■ **What you have to do**
Quote exactly the lines spanning from the top of the data below to the line that contains "pointed = point > POINTED_PETAL", including both.

■ **Data excerpt**
## BEGIN

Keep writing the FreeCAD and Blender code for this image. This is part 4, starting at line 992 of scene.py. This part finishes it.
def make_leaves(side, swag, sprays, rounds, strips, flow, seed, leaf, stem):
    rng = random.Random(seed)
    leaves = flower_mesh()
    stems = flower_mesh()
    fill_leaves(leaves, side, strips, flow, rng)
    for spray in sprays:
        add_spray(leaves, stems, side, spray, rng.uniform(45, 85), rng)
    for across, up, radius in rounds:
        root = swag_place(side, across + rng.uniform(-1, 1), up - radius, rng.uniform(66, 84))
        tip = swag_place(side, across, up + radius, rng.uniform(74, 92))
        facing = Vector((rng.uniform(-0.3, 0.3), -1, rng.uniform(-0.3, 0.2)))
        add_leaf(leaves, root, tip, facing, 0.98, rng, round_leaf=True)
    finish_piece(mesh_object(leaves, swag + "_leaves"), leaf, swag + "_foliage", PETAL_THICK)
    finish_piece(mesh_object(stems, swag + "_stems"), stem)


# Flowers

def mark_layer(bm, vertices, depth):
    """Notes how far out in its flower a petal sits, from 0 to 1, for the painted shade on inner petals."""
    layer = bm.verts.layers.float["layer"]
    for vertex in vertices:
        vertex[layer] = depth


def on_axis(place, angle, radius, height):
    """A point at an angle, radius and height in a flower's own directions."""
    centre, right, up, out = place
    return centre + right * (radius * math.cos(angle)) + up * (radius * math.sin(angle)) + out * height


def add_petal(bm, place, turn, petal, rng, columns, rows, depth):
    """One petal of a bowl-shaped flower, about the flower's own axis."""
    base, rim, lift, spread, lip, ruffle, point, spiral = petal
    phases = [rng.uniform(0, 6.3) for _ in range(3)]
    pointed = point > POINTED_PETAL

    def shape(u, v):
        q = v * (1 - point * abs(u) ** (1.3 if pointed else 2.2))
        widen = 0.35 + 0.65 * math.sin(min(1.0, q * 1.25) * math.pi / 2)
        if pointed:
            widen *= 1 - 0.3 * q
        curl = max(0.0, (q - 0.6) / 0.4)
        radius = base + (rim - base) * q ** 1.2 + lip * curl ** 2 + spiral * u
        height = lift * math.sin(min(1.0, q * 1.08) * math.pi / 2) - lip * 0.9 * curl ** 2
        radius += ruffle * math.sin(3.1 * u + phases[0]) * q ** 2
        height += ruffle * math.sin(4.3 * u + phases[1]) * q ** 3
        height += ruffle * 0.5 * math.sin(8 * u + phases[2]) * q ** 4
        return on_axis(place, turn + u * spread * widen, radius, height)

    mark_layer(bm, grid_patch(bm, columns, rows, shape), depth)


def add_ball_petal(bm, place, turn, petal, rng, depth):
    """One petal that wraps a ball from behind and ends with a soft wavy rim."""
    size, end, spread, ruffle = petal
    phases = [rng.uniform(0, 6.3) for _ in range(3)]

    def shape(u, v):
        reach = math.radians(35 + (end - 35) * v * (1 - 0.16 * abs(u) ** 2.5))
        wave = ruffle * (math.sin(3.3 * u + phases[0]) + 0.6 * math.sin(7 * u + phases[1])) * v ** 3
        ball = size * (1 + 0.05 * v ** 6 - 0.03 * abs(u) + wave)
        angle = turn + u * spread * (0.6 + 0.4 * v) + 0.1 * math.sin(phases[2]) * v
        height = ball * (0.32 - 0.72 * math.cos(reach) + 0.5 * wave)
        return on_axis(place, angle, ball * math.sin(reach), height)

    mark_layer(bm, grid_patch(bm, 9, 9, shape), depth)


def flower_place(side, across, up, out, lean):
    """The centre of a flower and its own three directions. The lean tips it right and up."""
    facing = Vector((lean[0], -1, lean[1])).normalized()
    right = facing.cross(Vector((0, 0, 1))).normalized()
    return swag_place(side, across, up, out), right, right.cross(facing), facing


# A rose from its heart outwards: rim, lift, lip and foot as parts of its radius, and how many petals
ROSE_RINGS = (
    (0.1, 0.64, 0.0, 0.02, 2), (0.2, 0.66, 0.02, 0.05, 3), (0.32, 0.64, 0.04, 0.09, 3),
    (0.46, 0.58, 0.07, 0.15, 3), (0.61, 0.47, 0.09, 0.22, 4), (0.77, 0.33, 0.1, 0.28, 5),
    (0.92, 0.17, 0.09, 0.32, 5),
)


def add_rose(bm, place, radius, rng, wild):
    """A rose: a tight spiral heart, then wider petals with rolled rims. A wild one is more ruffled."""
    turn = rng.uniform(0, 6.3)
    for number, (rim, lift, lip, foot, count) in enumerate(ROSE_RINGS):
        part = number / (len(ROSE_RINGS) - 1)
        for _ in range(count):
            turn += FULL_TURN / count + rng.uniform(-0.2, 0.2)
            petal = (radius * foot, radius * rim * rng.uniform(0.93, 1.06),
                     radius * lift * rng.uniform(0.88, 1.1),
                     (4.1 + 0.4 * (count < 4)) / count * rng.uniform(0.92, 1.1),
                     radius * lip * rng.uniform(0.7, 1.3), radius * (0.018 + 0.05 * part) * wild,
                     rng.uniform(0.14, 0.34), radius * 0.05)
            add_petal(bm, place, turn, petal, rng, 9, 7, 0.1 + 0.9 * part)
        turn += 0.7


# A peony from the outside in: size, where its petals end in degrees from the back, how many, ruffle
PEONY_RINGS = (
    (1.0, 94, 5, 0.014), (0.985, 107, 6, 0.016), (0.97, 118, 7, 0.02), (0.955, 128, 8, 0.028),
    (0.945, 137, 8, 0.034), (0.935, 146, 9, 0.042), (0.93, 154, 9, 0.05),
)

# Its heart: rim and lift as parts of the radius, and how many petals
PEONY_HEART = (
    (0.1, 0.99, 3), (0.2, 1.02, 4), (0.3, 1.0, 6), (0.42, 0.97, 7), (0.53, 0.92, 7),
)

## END

■ **Response to the exercise**
Keep writing the FreeCAD and Blender code for this image. This is part 4, starting at line 992 of scene.py. This part finishes it.
def make_leaves(side, swag, sprays, rounds, strips, flow, seed, leaf, stem):
    rng = random.Random(seed)
    leaves = flower_mesh()
    stems = flower_mesh()
    fill_leaves(leaves, side, strips, flow, rng)
    for spray in sprays:
        add_spray(leaves, stems, side, spray, rng.uniform(45, 85), rng)
    for across, up, radius in rounds:
        root = swag_place(side, across + rng.uniform(-1, 1), up - radius, rng.uniform(66, 84))
        tip = swag_place(side, across, up + radius, rng.uniform(74, 92))
        facing = Vector((rng.uniform(-0.3, 0.3), -1, rng.uniform(-0.3, 0.2)))
        add_leaf(leaves, root, tip, facing, 0.98, rng, round_leaf=True)
    finish_piece(mesh_object(leaves, swag + "_leaves"), leaf, swag + "_foliage", PETAL_THICK)
    finish_piece(mesh_object(stems, swag + "_stems"), stem)


# Flowers

def mark_layer(bm, vertices, depth):
    """Notes how far out in its flower a petal sits, from 0 to 1, for the painted shade on inner petals."""
    layer = bm.verts.layers.float["layer"]
    for vertex in vertices:
        vertex[layer] = depth


def on_axis(place, angle, radius, height):
    """A point at an angle, radius and height in a flower's own directions."""
    centre, right, up, out = place
    return centre + right * (radius * math.cos(angle)) + up * (radius * math.sin(angle)) + out * height


def add_petal(bm, place, turn, petal, rng, columns, rows, depth):
    """One petal of a bowl-shaped flower, about the flower's own axis."""
    base, rim, lift, spread, lip, ruffle, point, spiral = petal
    phases = [rng.uniform(0, 6.3) for _ in range(3)]
    pointed = point > POINTED_PETAL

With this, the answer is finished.